I’ve never considered myself much of a hot dog man, but I do try to enjoy a dog when I travel.  It seems like, to me at least, that there are two types of hotdogs, the favorite hometown ones and the rare and mystical one you find on the road.  I’ve been let down by my share of hot dogs, but at times, lifted up as if the various  animals inside were showing me a touch of their heaven.  One could be missing out on pure bliss until they were serenaded by a chorus of angelic moos and oinks.

My belated honeymoon to Disney World seemed like a good opportunity to recapture that meaty ascension.  Every park has hot dogs, but I chose to focus on the Magic Kingdom.  If you want the best meat, you have to get to the heart of the beast.  There were two choices besides the plain dogs served in carts.  The first choice was Tomorrow Land’s “Lunching Pad.”  And although the Reuben  and Taco dogs looked interesting, I couldn’t bring myself to eat there due to my deep aversion to any food that is linked to the space program.  I have yet to know the iconic novelty of freeze-dried ice cream or the much talked about taste of Tang.  The second choice was Casey’s Corner, a thematic shop that blended itself into the Willoughby charm of Main Street.

They offered a regular hot dog and 3 gourmet dogs for $8.09 each.  We decided to skip the peasant dog and go straight for the kingly trio.  These included a classic chili-cheese dog, a slaw and pulled pork dog, and Chicago style dog.  Playing it safe, I started with the chili-cheese.  The first thing I noticed was that, despite the massive amounts of chili, all I could really taste was the bun.  It was massive, albeit soft and fresh.  The second bite was a bit more rewarding in terms of varying flavor.  The chili was very clean and distinct and the cheese blended in subtlety.  My only real complaint about the sauce is that it tasted very clean, as if the batch had not had time to settle into all it’s flavor, but that’s a small complaint.  Still, something else kept nagging at me.

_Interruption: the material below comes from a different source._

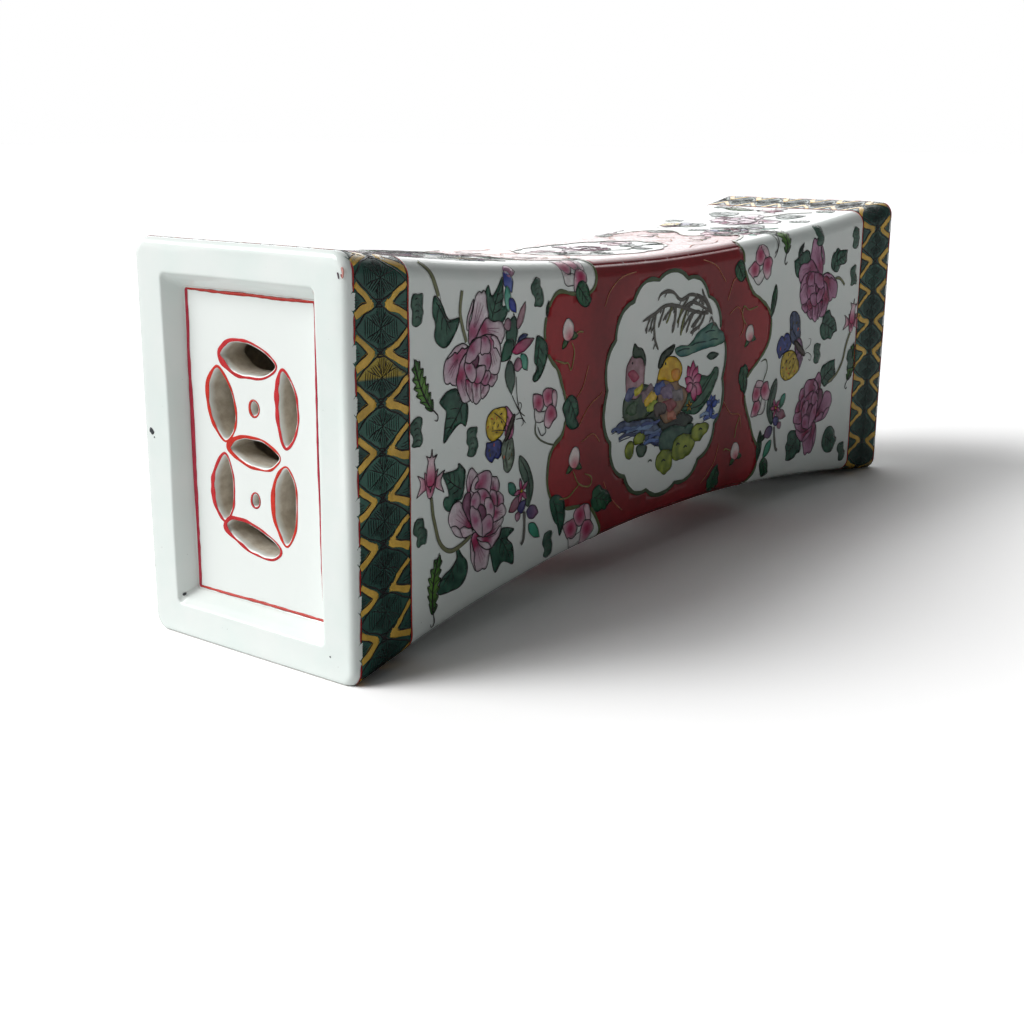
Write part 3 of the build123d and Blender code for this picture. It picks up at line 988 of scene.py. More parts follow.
class Canvas:
    """Collects washes and brush lines in the order they are painted on one face.

    A later wash covers the lines under it, so each line is cut where one passes over it."""

    STACK = 0.009
    LINES_OVER = 0.15

    def __init__(self, face, seed):
        self.face, self.seed, self.washes, self.lines, self.count = face, seed, [], [], 0

    def wash(self, ring, colour, piece, step=3.0, holes=(), covers=True):
        self.count += 1
        self.washes.append((self.count, ring, colour, piece, step, list(holes), covers))

    def stroke(self, points, width, colour=INK, piece="outlines", closed=False, ends=0.35):
        self.count += 1
        self.lines.append((self.count, np.asarray(points, float), width, colour, piece, closed, ends))

    def shape(self, ring, colour, piece, step=3.0, outline=0.32, ink=INK):
        """A wash with an outline round it."""
        self.wash(ring, colour, piece, step)
        if outline:
            self.stroke(ring, outline, ink, closed=True)

    def dry(self, prefix, finishes):
        """Lays every wash and line on the body, one piece for each kind."""
        pieces, levels = {}, []
        for n, (order, ring, colour, piece, step, holes, covers) in enumerate(self.washes):
            under = [levels[m] for m in range(n) if rings_meet(ring, self.washes[m][1])]
            level = 1 + max(under) if under else 0
            levels.append(level)
            enamel = pieces.setdefault(piece, Enamel())
            enamel.fill(self.face, [ring, *holes], level * self.STACK / LEVEL_STEP, colour, step)
        for order, points, width, colour, piece, closed, ends in self.lines:
            keep = np.ones(len(points), bool)
            for wash in self.washes:
                if wash[0] > order and wash[6] and boxes_meet(points, wash[1]):
                    keep &= ~inside(points, wash[1])
            enamel = pieces.setdefault(piece, Enamel())
            seed = self.seed + order
            height = self.LINES_OVER / LEVEL_STEP
            if keep.all():
                enamel.line(self.face, points, width, height, colour, closed, ends, seed)
                continue
            if closed:
                first = int(np.argmin(keep))
                points, keep = np.roll(points, -first, 0), np.roll(keep, -first)
            cuts = np.flatnonzero(np.diff(np.r_[0, keep.astype(int), 0]))
            for start, stop in zip(cuts[::2], cuts[1::2]):
                if stop - start > 1:
                    enamel.line(self.face, points[start:stop], width, height, colour, False, 0.8, seed)
        for piece, enamel in pieces.items():
            if enamel.points:
                enamel.lay(prefix + "_" + piece, finish_named(finishes.get(piece, "enamel_finish")))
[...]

Up next, slaw and pulled pork.  This time I decided to box clever and start from the top.  The creamy texture of the slaw worked well with the sweet BBQ flavor of the pork.  It reminded me of all those warm summer picnics in the south that I’ve never experienced.  unfortunately, my top down  strategy backfired and I didn’t even make it past the toppings.  I’m all for a generous amount of ingredients when it’s called for, but this was like trying to tunnel into Everest from the peak.   I managed to reach wiener after 3 or so large bites.  Again, something was nagging me.

The 3rd dog… ah, the classic Chicago.  A personal favorite.  The first thing I noticed was how crisp and fresh the toppings were.  Perhaps lacking on the bite, but the clean quality was apparent.   This is when I noticed the issue that had been tapping me in the back of the head throughout this expedition.  After tunneling down through mountains of pork and slaw, chewing through massive amounts of bread, and dancing like a slender sprite through a field of fresh garden delights, I noticed that the hot dog itself was lacking.  There was no satisfying snap as my teeth bit into the sausage, no surprise as my salivary glands began the digestive process. It wasn’t a horrible dog, a bit peppery and warm.  It just wasn’t as stellar as the presentation had let on.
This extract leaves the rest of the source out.